▶ Required work
Look in the material below for the line with "const gatePair = [leftGate, rightGate];" and the line with "before = set(bpy.data.objects)", then set down exactly those two lines and all lines between, nothing more.

◇ ◇ ◇ ◇ ◇

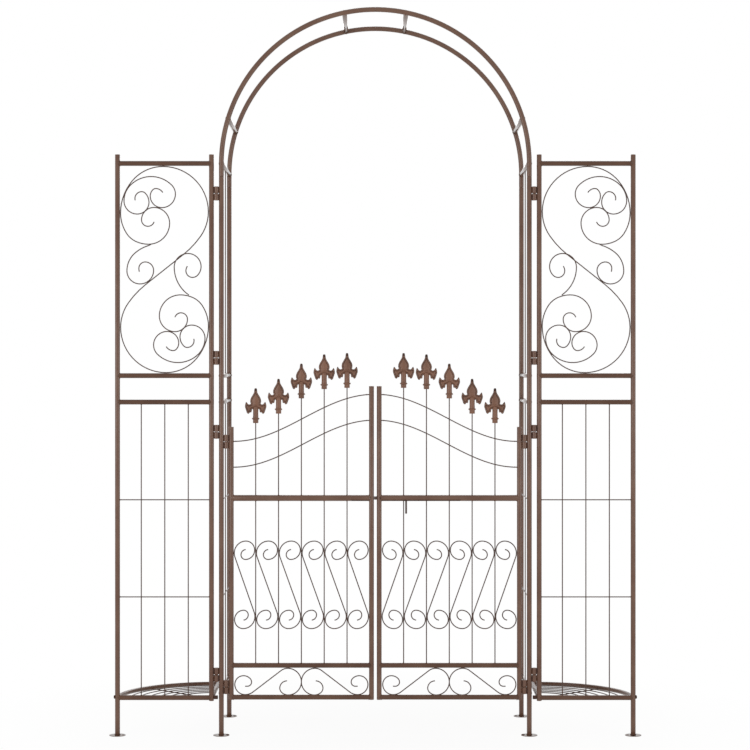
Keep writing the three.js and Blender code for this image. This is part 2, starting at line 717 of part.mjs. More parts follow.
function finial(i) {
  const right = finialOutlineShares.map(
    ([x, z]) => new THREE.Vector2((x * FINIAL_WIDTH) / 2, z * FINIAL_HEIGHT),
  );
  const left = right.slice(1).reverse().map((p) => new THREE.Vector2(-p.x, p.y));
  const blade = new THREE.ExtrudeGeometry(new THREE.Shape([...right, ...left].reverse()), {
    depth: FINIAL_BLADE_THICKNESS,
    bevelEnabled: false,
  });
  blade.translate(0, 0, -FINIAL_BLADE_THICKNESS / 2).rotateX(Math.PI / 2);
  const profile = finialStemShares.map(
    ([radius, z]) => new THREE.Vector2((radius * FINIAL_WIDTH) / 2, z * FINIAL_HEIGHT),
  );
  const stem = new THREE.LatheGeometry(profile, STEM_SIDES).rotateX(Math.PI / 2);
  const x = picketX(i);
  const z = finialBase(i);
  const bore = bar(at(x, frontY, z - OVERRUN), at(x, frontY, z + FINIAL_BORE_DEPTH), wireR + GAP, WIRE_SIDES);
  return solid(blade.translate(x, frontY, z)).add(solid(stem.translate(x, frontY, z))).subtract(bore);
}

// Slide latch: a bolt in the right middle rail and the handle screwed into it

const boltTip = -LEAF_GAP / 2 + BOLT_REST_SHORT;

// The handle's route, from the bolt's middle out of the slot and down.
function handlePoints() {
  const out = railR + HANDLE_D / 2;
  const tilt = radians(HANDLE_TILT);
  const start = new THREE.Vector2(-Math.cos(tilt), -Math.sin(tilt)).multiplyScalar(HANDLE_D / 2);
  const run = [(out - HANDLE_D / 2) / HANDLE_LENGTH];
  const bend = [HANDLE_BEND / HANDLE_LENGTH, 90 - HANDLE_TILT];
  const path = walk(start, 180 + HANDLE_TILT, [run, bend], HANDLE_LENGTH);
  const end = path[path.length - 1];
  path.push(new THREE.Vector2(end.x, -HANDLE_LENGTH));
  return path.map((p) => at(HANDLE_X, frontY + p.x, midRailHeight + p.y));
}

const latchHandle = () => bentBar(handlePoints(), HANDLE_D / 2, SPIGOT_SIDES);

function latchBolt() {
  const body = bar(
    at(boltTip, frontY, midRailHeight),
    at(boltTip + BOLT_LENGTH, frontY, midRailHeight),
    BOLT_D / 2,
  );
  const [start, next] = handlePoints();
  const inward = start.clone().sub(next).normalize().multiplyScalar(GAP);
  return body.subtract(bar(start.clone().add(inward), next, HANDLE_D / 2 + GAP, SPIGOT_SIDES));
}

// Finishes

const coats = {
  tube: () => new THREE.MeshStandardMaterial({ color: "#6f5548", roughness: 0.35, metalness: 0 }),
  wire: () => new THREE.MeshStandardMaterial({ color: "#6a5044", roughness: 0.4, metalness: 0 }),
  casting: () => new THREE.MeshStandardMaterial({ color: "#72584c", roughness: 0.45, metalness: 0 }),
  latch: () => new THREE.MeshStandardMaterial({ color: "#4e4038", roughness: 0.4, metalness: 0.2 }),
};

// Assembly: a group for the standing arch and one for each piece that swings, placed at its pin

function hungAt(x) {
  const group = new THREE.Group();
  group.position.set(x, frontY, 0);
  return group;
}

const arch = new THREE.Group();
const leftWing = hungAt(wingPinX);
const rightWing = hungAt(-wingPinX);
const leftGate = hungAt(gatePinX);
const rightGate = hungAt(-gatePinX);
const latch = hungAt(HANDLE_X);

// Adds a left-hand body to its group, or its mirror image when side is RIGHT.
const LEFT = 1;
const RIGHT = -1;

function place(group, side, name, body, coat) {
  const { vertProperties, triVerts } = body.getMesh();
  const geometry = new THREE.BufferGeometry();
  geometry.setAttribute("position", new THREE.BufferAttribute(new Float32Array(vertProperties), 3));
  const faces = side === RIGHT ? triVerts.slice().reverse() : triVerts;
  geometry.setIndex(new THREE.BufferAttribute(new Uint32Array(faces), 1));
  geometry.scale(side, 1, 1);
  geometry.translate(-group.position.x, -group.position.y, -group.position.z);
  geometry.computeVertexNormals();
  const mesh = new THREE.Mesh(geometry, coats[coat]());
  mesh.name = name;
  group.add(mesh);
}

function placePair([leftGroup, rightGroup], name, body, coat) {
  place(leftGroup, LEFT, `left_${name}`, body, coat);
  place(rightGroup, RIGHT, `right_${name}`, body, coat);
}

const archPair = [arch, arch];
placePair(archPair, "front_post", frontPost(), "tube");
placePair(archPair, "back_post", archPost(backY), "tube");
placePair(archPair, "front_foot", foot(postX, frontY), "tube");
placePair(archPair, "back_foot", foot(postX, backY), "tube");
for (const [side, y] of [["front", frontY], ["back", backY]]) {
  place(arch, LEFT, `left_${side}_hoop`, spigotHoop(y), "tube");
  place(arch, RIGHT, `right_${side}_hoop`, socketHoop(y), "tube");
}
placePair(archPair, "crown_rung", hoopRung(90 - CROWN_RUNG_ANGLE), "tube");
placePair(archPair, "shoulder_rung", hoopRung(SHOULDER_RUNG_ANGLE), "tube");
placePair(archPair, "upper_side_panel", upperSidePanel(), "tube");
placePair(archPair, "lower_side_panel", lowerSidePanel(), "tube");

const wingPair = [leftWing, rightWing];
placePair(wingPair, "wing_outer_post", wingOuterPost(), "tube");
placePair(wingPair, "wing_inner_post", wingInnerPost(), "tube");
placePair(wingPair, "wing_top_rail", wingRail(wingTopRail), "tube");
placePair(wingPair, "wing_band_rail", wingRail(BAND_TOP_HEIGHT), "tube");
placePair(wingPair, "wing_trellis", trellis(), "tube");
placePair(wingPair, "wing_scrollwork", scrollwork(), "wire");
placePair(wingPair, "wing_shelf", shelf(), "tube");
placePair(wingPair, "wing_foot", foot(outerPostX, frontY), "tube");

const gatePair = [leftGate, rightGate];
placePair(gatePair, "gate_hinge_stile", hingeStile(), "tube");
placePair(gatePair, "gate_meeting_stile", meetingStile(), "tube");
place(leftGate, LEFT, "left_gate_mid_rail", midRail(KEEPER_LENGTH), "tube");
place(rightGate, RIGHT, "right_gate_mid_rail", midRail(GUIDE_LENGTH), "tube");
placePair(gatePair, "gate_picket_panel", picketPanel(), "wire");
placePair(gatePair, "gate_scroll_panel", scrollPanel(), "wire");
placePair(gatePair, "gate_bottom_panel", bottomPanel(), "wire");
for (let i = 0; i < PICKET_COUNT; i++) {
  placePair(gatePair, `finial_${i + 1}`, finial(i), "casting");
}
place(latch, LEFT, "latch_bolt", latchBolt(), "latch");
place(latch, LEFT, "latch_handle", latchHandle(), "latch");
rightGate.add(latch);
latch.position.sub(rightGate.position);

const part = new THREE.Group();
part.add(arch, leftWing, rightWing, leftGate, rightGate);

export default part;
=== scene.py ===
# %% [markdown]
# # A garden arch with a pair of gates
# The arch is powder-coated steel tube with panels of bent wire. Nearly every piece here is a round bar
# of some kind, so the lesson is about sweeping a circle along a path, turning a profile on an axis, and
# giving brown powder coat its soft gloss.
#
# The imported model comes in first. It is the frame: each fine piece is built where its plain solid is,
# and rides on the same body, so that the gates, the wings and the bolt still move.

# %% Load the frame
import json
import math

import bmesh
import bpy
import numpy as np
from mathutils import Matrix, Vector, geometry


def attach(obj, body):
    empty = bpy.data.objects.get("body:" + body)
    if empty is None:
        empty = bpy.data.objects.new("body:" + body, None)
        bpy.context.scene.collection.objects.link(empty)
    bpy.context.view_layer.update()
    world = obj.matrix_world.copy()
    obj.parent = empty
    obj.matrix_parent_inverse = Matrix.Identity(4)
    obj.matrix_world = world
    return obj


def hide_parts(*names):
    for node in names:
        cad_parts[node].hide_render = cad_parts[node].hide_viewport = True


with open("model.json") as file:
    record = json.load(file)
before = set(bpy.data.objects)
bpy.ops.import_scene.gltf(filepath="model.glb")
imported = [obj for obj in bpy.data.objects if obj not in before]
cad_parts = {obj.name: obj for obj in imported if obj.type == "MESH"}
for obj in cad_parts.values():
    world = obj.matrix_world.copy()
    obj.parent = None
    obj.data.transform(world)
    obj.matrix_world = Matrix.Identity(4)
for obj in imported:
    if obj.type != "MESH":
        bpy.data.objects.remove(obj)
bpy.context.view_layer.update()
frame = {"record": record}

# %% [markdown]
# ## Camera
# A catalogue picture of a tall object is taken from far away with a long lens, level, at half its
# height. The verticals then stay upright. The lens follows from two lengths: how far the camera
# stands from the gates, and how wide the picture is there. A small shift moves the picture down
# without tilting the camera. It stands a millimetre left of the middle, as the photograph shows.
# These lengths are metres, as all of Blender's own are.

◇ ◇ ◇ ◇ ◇

▶ Final answer
const gatePair = [leftGate, rightGate];
placePair(gatePair, "gate_hinge_stile", hingeStile(), "tube");
placePair(gatePair, "gate_meeting_stile", meetingStile(), "tube");
place(leftGate, LEFT, "left_gate_mid_rail", midRail(KEEPER_LENGTH), "tube");
place(rightGate, RIGHT, "right_gate_mid_rail", midRail(GUIDE_LENGTH), "tube");
placePair(gatePair, "gate_picket_panel", picketPanel(), "wire");
placePair(gatePair, "gate_scroll_panel", scrollPanel(), "wire");
placePair(gatePair, "gate_bottom_panel", bottomPanel(), "wire");
for (let i = 0; i < PICKET_COUNT; i++) {
  placePair(gatePair, `finial_${i + 1}`, finial(i), "casting");
}
place(latch, LEFT, "latch_bolt", latchBolt(), "latch");
place(latch, LEFT, "latch_handle", latchHandle(), "latch");
rightGate.add(latch);
latch.position.sub(rightGate.position);

const part = new THREE.Group();
part.add(arch, leftWing, rightWing, leftGate, rightGate);

export default part;
=== scene.py ===
# %% [markdown]
# # A garden arch with a pair of gates
# The arch is powder-coated steel tube with panels of bent wire. Nearly every piece here is a round bar
# of some kind, so the lesson is about sweeping a circle along a path, turning a profile on an axis, and
# giving brown powder coat its soft gloss.
#
# The imported model comes in first. It is the frame: each fine piece is built where its plain solid is,
# and rides on the same body, so that the gates, the wings and the bolt still move.

# %% Load the frame
import json
import math

import bmesh
import bpy
import numpy as np
from mathutils import Matrix, Vector, geometry


def attach(obj, body):
    empty = bpy.data.objects.get("body:" + body)
    if empty is None:
        empty = bpy.data.objects.new("body:" + body, None)
        bpy.context.scene.collection.objects.link(empty)
    bpy.context.view_layer.update()
    world = obj.matrix_world.copy()
    obj.parent = empty
    obj.matrix_parent_inverse = Matrix.Identity(4)
    obj.matrix_world = world
    return obj


def hide_parts(*names):
    for node in names:
        cad_parts[node].hide_render = cad_parts[node].hide_viewport = True


with open("model.json") as file:
    record = json.load(file)
before = set(bpy.data.objects)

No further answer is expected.